Si è chiuso pochissimi giorni fa il concorso indetto da una nota casa farmaceutica il cui premio è un contratto di collaborazione di un anno.
La cosa mi ha fatto tornare alla mente, con le dovute importanti differenze, le notizie di alcuni anni fa (2009 – 2010) relative ad alcuni operatori della grande distribuzione che mettevano in palio, invece dei soliti premi legati alla tessera fedeltà, un posto di lavoro. La trovata pubblicitaria era geniale: sostituire pentole, suppellettili o altri premi del genere con una delle cose che tra le più ambite in ogni famiglia italiana, cioè il lavoro per sé o per i propri figli. Ecco che ogni trenta euro di spesa si otteneva un talloncino che dava diritto a partecipare all’estrazione (si estrazione, avete capito bene!) di un posto di lavoro a tempo determinato di un anno.
Da ricordare che nel 2009 vigeva ancora l’obbligo (oggi eliminato con la Riforma Fornero e Poletti) di indicare, a pena di nullità del contratto, in modo preciso le “ragioni tecnico, organizzative o produttive” che giustificavano l’apposizione del termine. Sarei curioso di capire quale causale abbiano indicato, visto che difficilmente poteva qualificarsi come ragione giustificatrice del contratto a termine l’aver vinto l’estrazione del concorso.
In ogni caso ed al di là di questa divagazione di carattere storico-giuridica, ciò che mi interessa sottolineare è come l’esperimento del supermercato di Varese fosse stato così un grande successo da avere una serie di emulazioni in altre parti d’Italia: dal Lazio alla Sardegna e così via.
Prima di esprimermi su un simile sistema di selezione ho provato a fare un sondaggio tra conoscenti ed amici, ricavando per lo più impressioni non positive, che andavano a confermare le mie convinzioni.
Già in passato mi sono espresso (ricevendo alcune critiche da parte dei lettori) sul fatto che la selezione del personale presuppone un notevole tecnicismo e che non può essere il frutto del caso: l’obbiettivo è trovare la persona giusta per il posto di lavoro vacante.
Si potrebbe obbiettare che per ruoli meno qualificati la selezione formale potrebbe essere uno strumento sovrabbondante. A tale opinione replico richiamando quanto scritto in passato: “Sarebbe assolutamente fuorviante ipotizzare che per i ruoli più bassi sia necessario indagare solo sul possesso di competenze tecniche, senza aver alcun riguardo alla capacità del candidato di raggiungere degli obbiettivi, di rispettare l’organizzazione aziendale e di essere capace di coordinarsi con gli altri lavoratori”.

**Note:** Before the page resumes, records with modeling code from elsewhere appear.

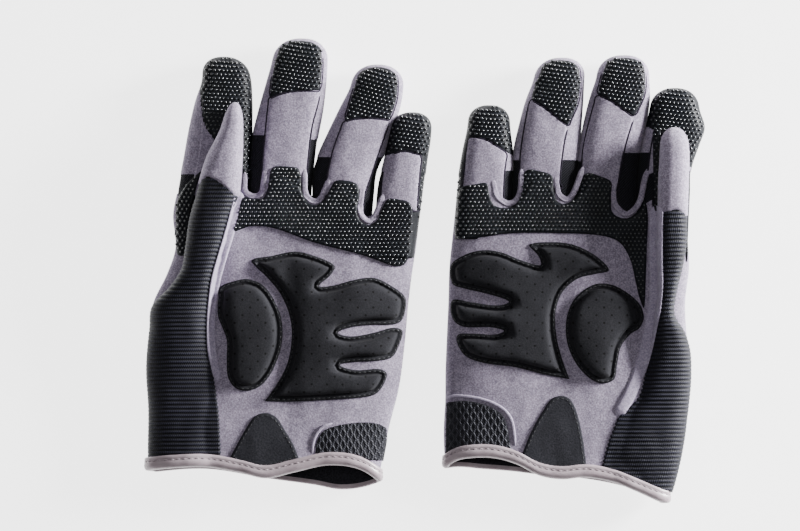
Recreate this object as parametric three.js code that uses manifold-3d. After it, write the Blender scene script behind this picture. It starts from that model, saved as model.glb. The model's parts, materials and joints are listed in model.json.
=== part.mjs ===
// A pair of riding gloves lying palm up, with the thumbs folded over the index fingers.
// Millimetres. +X across the pair, +Y towards the fingertips, +Z up from the table.
// Each glove is a hollow shell: back, palm and side panels, finger stalls in two segments, a thumb
// stall, a grip band, two foam pads, a heel patch, a mesh insert, a cuff binding and a wrist strap.

import * as THREE from 'three';
import { mergeVertices } from 'three/addons/utils/BufferGeometryUtils.js';
import Module from 'manifold-3d';

const wasm = await Module();
wasm.setup();

// Driving dimensions
const GAP = 0.3;            // clearance between pieces that touch
const WALL = 1.6;           // panel thickness: fabric and lining together
const FINGER_FLOOR = 0;     // underside of the fingers' back panels
const HAND_FLOOR = 2.4;     // underside of the hand's back panel, over the wrist strap
const PALM_TOP = 15.4;      // outer face of the palm side of hand and fingers
const PALM_LOW = PALM_TOP - WALL;
const AXIS_Z = 7.7;         // knuckle axes run through the middle of a finger
const KNUCKLE_FLEX = 75;    // degrees that the V-shaped fold gaps allow
const TIP_FLEX = 60;
const TRIM_LOW = PALM_TOP + GAP;
const BAND = 1.0;           // silicone grip band
const PAD = 4.5;            // foam pads
const PATCH = 0.9;          // suede heel patch
const MESH = 1.0;           // open mesh insert
const THUMB_LOW = 17.0;     // underside of the thumb, over the index finger
const THUMB_TOP = 36.0;
const THUMB_ROOT = 26.0;    // height of the thumb where it meets the hand
const BINDING_DROP = 8.5;   // width of the cuff binding
const BINDING_WALL = 2.2;
const STRAP = 1.2;
const LOOP_PATCH = 0.6;
const BACK_GAP = 2.5;       // gap at a fold's back edge, which lets a finger bend backwards
const STUMP = 26;           // how far a finger's base runs back into the hand
const FAR = 400;

const MATERIALS = {
  suede: { color: 0x8f8890, roughness: 0.95, metalness: 0 },
  grip: { color: 0x17191e, roughness: 0.35, metalness: 0 },
  ribbed: { color: 0x33333c, roughness: 0.85, metalness: 0 },
  fabric: { color: 0x1c1c20, roughness: 0.9, metalness: 0 },
  pad: { color: 0x2b2b2e, roughness: 0.8, metalness: 0 },
  mesh: { color: 0x3b3b3e, roughness: 0.8, metalness: 0 },
  binding: { color: 0xa39a9c, roughness: 0.5, metalness: 0 },
};

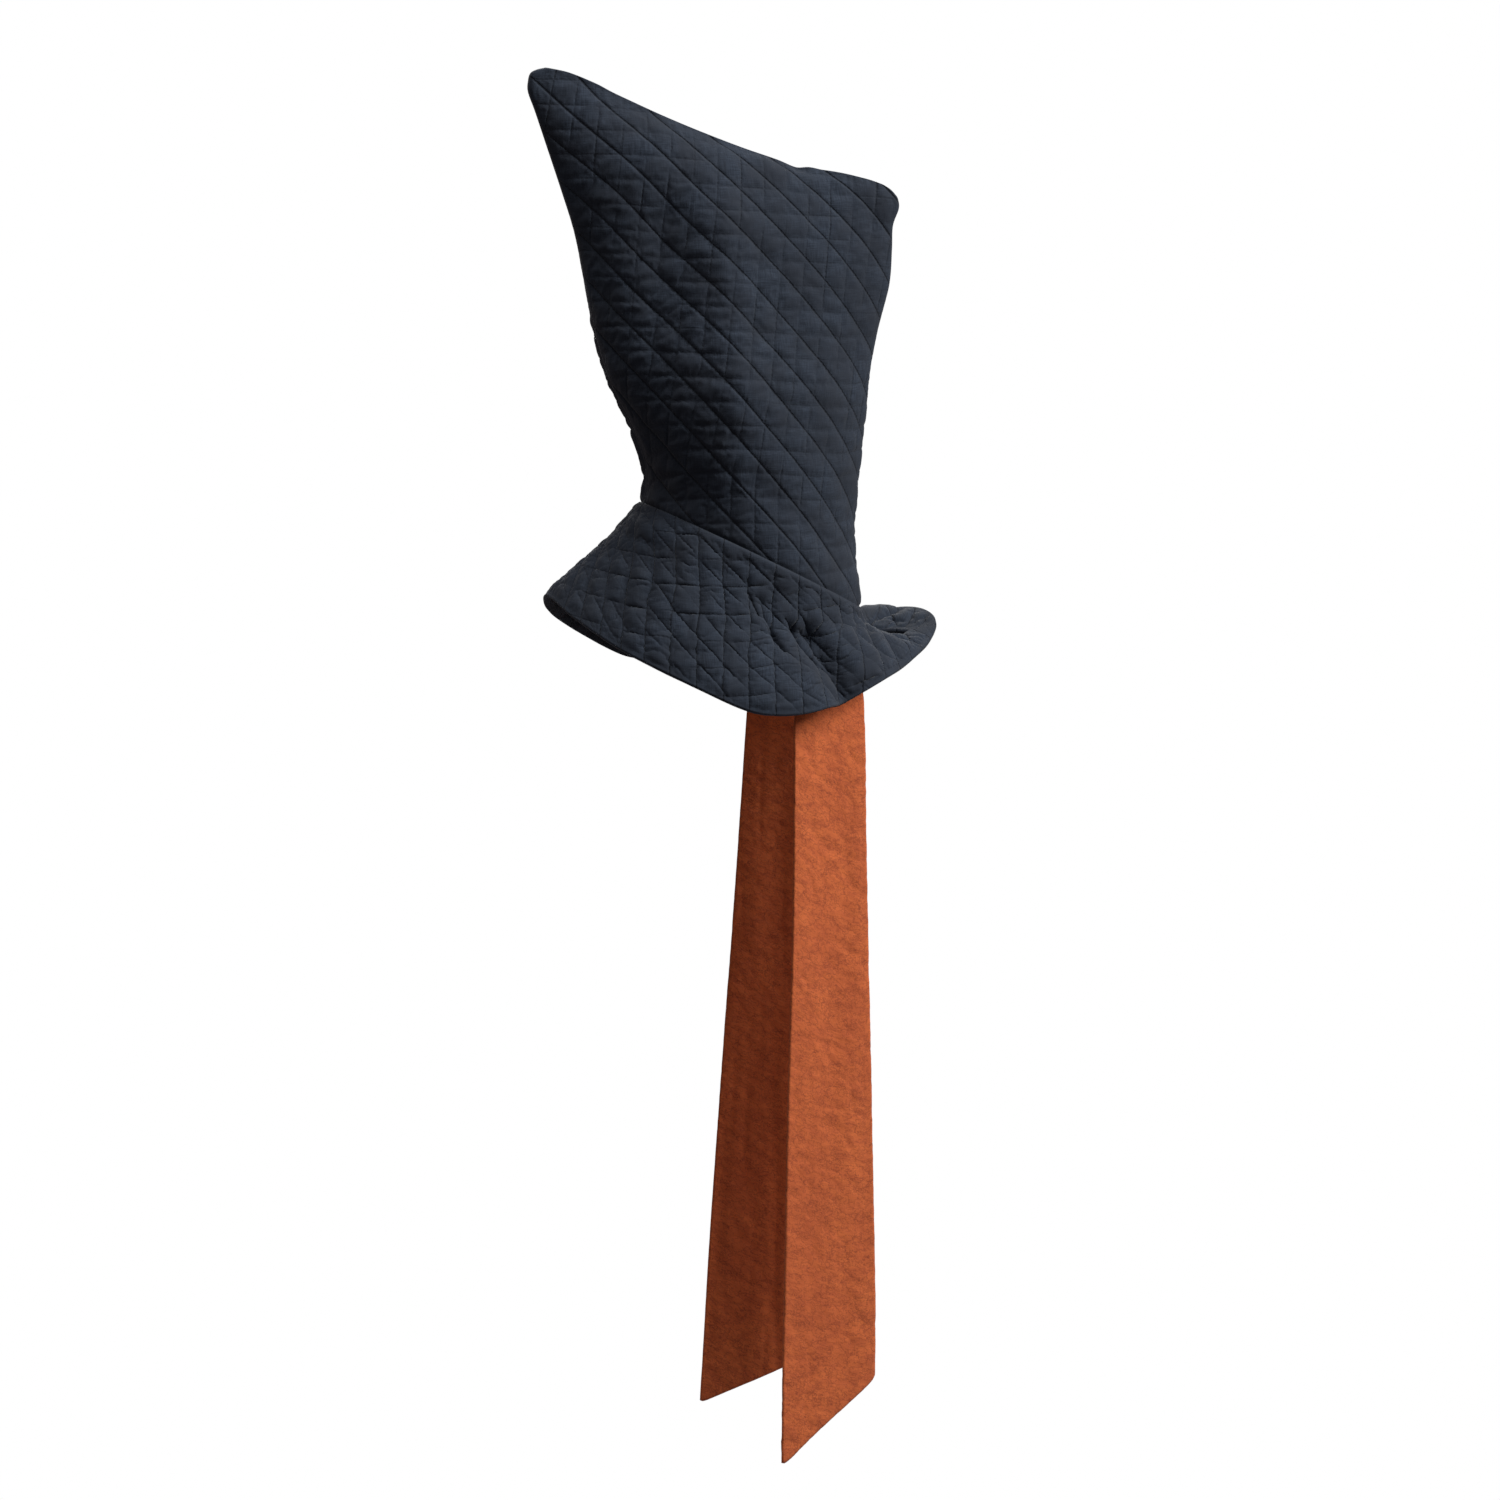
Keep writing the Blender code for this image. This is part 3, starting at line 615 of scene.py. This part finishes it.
def crown_panel(name, side, folds, seed):
    """One quilted side panel of the crown, from the opening up to the top seam."""
    rows, cols = CROWN_GRID
    rounding = (1 - np.linspace(0, 1, ROUND_ROWS + 1)[1:]) ** 2
    t = np.concatenate([np.linspace(PANEL_START, PANEL_ROUND, rows - ROUND_ROWS),
                        1.0 - (1.0 - PANEL_ROUND) * rounding])
    share = np.linspace(0.0, 1.0, cols)
    even = (1 - CROWDING) * share + CROWDING * (1 - np.cos(pi * share)) / 2
    flat_phi = np.arccos(np.clip(1 - 2 * even, -1, 1))
    mix = smooth(t / FLAT_FROM)[:, None]
    phi = pi * share[None, :] * (1 - mix) + flat_phi[None, :] * mix
    tt = np.repeat(t[:, None], cols, 1)
    base = crown_points(tt, phi, 0.0, folds)
    run = row_lengths(base)
    u, v = wandering(*panel_places(t, run), CROWN_WANDER, seed)
    edge = np.minimum(run, run[:, -1:] - run)
    top = (1.0 - tt) * CROWN_HEIGHT
    low = tt * CROWN_HEIGHT
    calm = (smooth((edge - EDGE_FLAT) / EDGE_FADE) * smooth((top - EDGE_FLAT) / TOP_FADE)
            * (HEM_PUFF + (1 - HEM_PUFF) * smooth(low / HEM_FADE)))
    loft_u, reach_u, loft_v, reach_v, least = LOFT
    loft = least + (1 - least) * np.exp(-((u - loft_u) / reach_u) ** 2 - ((v - loft_v) / reach_v) ** 2)
    normal = grid_normals(base, 1.0)
    normal[..., 1] = np.maximum(normal[..., 1], LEAST_OUTWARD)
    normal = unit(normal)
    drop, hold = stitched(u, v, CROWN_QUILT, seed)
    points = base + puffed(base, normal, -drop * calm, hold, calm) * loft[..., None]
    wrinkles = relief(u, v, CROWN_WRINKLES, seed + WRINKLE_SEED)
    points = points + normal * (calm * loft * wrinkles)[..., None]
    depth, height, fade = HEM_PULL
    points = points - normal * (depth * np.exp(-(low / height) ** 2) * smooth(edge / fade))[..., None]
    points[..., 1] = np.maximum(points[..., 1], SEAM) * side
    least, strip, fade = THIN_EDGE
    thin = np.round(least + (1 - least) * smooth((np.minimum(edge, top) - strip) / fade), 1)
    obj = cloth_grid(name, points, np.stack([u, v], -1), WALL, thin=thin)
    face_outwards(obj, outward=(0.0, side, 0.0))
    return obj


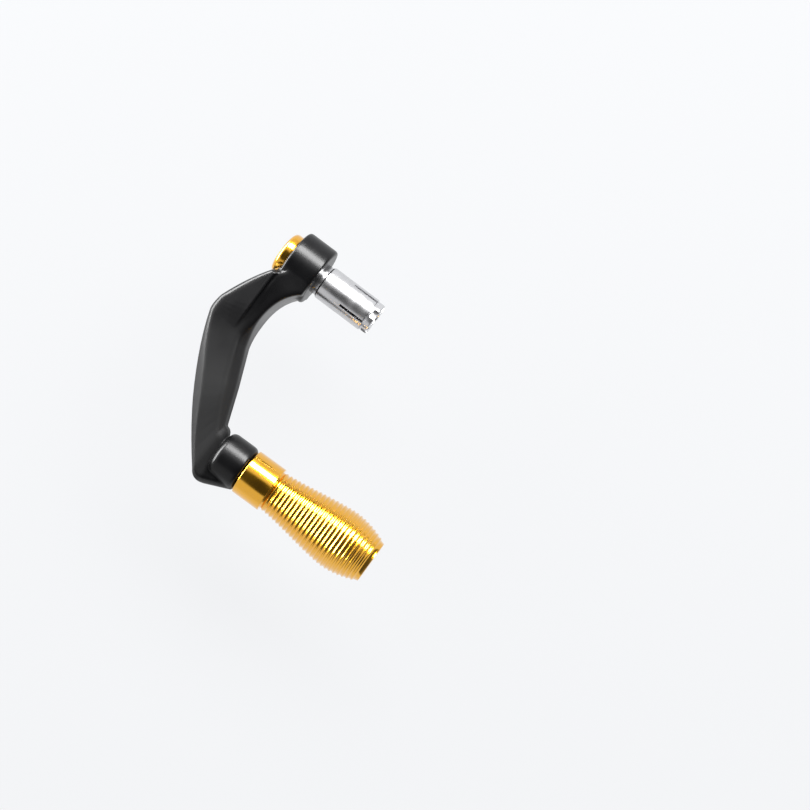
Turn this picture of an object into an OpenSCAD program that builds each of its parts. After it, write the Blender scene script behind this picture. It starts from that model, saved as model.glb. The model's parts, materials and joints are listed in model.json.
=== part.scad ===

Insomma, la lotteria non può, a mio parere, ritenersi uno strumento selettivo adeguato. La persona che vincerà potrà avere qualunque età, qualunque preparazione e qualunque caratteristica, anche la meno compatibile con il lavoro da svolgere. Ad esempio, se mia nonna (povera donna, ormai scomparsa da tanto tempo) fosse risultata vincitrice? Ve la immaginate ad oltre 80 anni alla cassa?
Per quanto riguarda, invece, il concorso (non, quindi, una lotteria) da cui ho preso spunto iniziale i presupposti sono diversi. Non solo ci sono un bando ed una commissione di esperti che è chiamata a giudicare, ma esiste soprattutto un fondamentale strumento di valutazione: il progetto di “Trasparenza Digitale”.
La persona che si aggiudicherà il concorso sarà, poi, chiamata a dare implementazione al progetto elaborato. Insomma, siamo di fronte ad una selezione con concorso, simile a quella di solito utilizzata in funzione di trasparenza dalla PA. Nonostante tali elementi positivi mi rimane un dubbio: perché rendere insindacabile il giudizio della giuria e tutte le modalità operative?
Forse questa mia perplessità è dovuta al fatto che faccio sempre fatica ad adeguarmi alle più stimolanti novità.